Another way Netflix could boost revenue: clamping down on password sharing.
The company alluded to that Tuesday, saying it will focus more on “how best to monetize sharing” in terms of passwords. And last month Netflix said that over the last year, it’s been working on ways to “enable members who share outside their household to do so easily and securely, while also paying a bit more.”
“While we won’t be able to monetize all of it right now, we believe it’s a large short- to mid-term opportunity,” the company said Tuesday.
But making customers pay for the privilege of sharing their passwords could actually have a “negative impact” for the company, according to Nathanson.

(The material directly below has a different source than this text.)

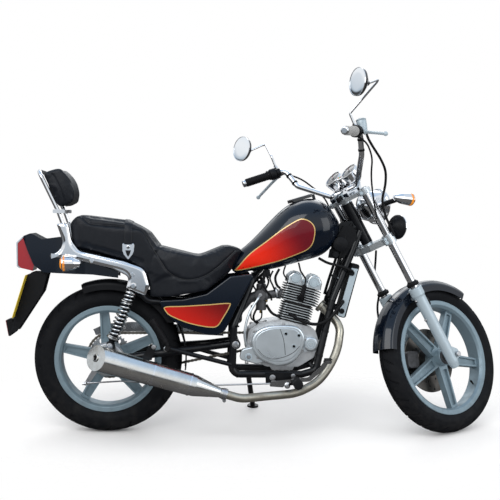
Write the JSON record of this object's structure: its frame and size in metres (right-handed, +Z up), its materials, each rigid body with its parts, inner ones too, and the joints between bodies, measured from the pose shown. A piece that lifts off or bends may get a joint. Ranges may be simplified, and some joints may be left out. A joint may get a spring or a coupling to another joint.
{
  "type": "cruiser motorcycle",
  "caption": "Small cruiser motorcycle with stepped seat, backrest and one exhaust, leaning on its side stand.",
  "frame": {"origin": "middle of the underside, on the ground", "axes": "+X forward along the motorcycle, +Y to its left, +Z up"},
  "size_m": [2.0502, 0.7518, 1.4809],
  "materials": {
    "blue_black_paint": "gloss",
    "black_paint": "satin",
    "chrome": "polished",
    "exhaust_steel": "tarnished",
    "cast_aluminium": "cast",
    "black_aluminium": "painted",
    "steel": "machined",
    "tyre": "matt",
    "rubber": "matt",
    "seat_cover": "grained",
    "black_plastic": "moulded",
    "red_lens": "clear",
    "yellow_plate": "satin"
  },
  "bodies": {
    "chassis": {"rear_frame": "black_paint", "swingarm": "black_paint", "rear_axle": "steel", "swing_pivot": "steel", "rear_brake": "cast_aluminium", "drive_chain": "steel", "chain_guard": "chrome", "shock_absorbers": "chrome", "fuel_tank": "blue_black_paint", "seat": "seat_cover", "seat_strap": "seat_cover", "side_struts": "chrome", "backrest_frame": "chrome", "backrest_pad": "seat_cover", "tail": "blue_black_paint", "rear_fender": "black_paint", "tail_lamp": "red_lens", "plate_bracket": "black_paint", "number_plate": "yellow_plate", "rear_turn_signals": "chrome", "side_panels": "blue_black_paint", "air_box": "black_paint", "crankcase": "cast_aluminium", "clutch_cover": "cast_aluminium", "generator_cover": "cast_aluminium", "cylinder": "black_aluminium", "cylinder_head": "black_aluminium", "cam_covers": "cast_aluminium", "carburettor": "cast_aluminium", "oil_cooler": "black_aluminium", "engine_pipes": "exhaust_steel", "spark_lead": "rubber", "exhaust_pipe": "exhaust_steel", "muffler": "exhaust_steel", "foot_controls_right": "black_paint", "foot_controls_left": "black_paint", "pillion_pegs": "black_paint", "frame": "black_paint"},
    "rear_wheel": {"rear_wheel": "cast_aluminium", "rear_tyre": "tyre", "rear_sprocket": "steel"},
    "fork": {"steering_yokes": "black_paint", "fork_legs": "cast_aluminium", "front_axle": "steel", "front_fender": "blue_black_paint", "handlebar": "chrome", "grips": "rubber", "hand_controls": "black_plastic", "mirrors": "chrome", "instruments": "chrome", "headlamp": "chrome", "front_turn_signals": "chrome", "horn": "black_plastic", "brake_caliper": "cast_aluminium", "front_cables": "rubber"},
    "front_wheel": {"front_wheel": "cast_aluminium", "front_tyre": "tyre", "brake_disc": "steel"},
    "side_stand": {"side_stand": "black_paint"},
    "fuel_cap": {"fuel_cap": "black_paint"}
  },
  "joints": [
    {"name": "rear_wheel_spin", "type": "hinge", "parent": "chassis", "child": "rear_wheel", "pos_m": [-0.61785, -0.1007, 0.29718], "axis": [0, 0.9924, -0.1231], "continuous": true},
    {"name": "steering", "type": "hinge", "parent": "chassis", "child": "fork", "pos_m": [0.43906, -0.04182, 0.77195], "axis": [-0.4798, 0.108, 0.8707], "range_deg": [-69.88, 0]},
    {"name": "front_wheel_spin", "type": "hinge", "parent": "fork", "child": "front_wheel", "pos_m": [0.75143, -0.07125, 0.29035], "axis": [-0.5025, 0.7797, -0.3736], "continuous": true},
    {"name": "side_stand_hinge", "type": "hinge", "parent": "chassis", "child": "side_stand", "pos_m": [-0.04285, 0.01882, 0.22089], "axis": [0.0504, 0.7874, 0.6144], "range_deg": [0, 91]},
    {"name": "fuel_cap_hinge", "type": "hinge", "parent": "chassis", "child": "fuel_cap", "pos_m": [0.21078, -0.01812, 0.96302], "axis": [0, 0.9924, -0.1231], "range_deg": [0, 90]}
  ]
}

Netflix already raised prices earlier this year, and any additional costs could alienate its base, which is already strapped for cash because of the economy and a surplus of streaming options.
“Is there going to be a spin down to cheaper plans and/or will the goodwill that Netflix has generated just go away?” Nathanson said.
Stranger things are happening
Another area that could help Netflix: advertising. CEO Reed Hastings has historically been strongly averse to adding commercials to the service. Not anymore.
“Think of us as quite open to offering even lower prices with advertising,” Hastings said during Tuesday’s post-earnings call.
Adding a cheaper advertising tier is already happening across the streaming marketplace. Disney, Hulu and HBO Max, which is owned by CNN’s parent company Warner Bros. Discovery, already offer such options.
It makes sense for Netflix to eventually join them, Shaikh said.
“We know that consumers don’t have a problem with advertising as long as it is cheaper and that there is a no-commercial option, too,” he said. “That said, with advertising comes certain content restrictions, and that’s something they may want to avoid. Ultimately, they need to ensure they have the content that consumers want, and then ensure they are monetizing that in the best way possible.”
Netflix getting its groove back is not just important to the company and its investors, but also for all of streaming.
The platform is synonymous with the industry, so if Netflix is struggling, that raises questions about streaming as a solid business model.
On Wednesday morning shares for companies that have built much of their businesses around streaming, such as Disney, Roku (ROKU), Warner Bros. Discovery and Paramount, were all down alongside Netflix.
Netflix said Tuesday that it will continue to improve the service. And it remains at the top of a marketplace that is changing how people consume entertainment, so it still has that going for it.
“This is just the reality check that is inevitable for an industry leader facing multiple new entrants to the marketplace,” Shaikh said.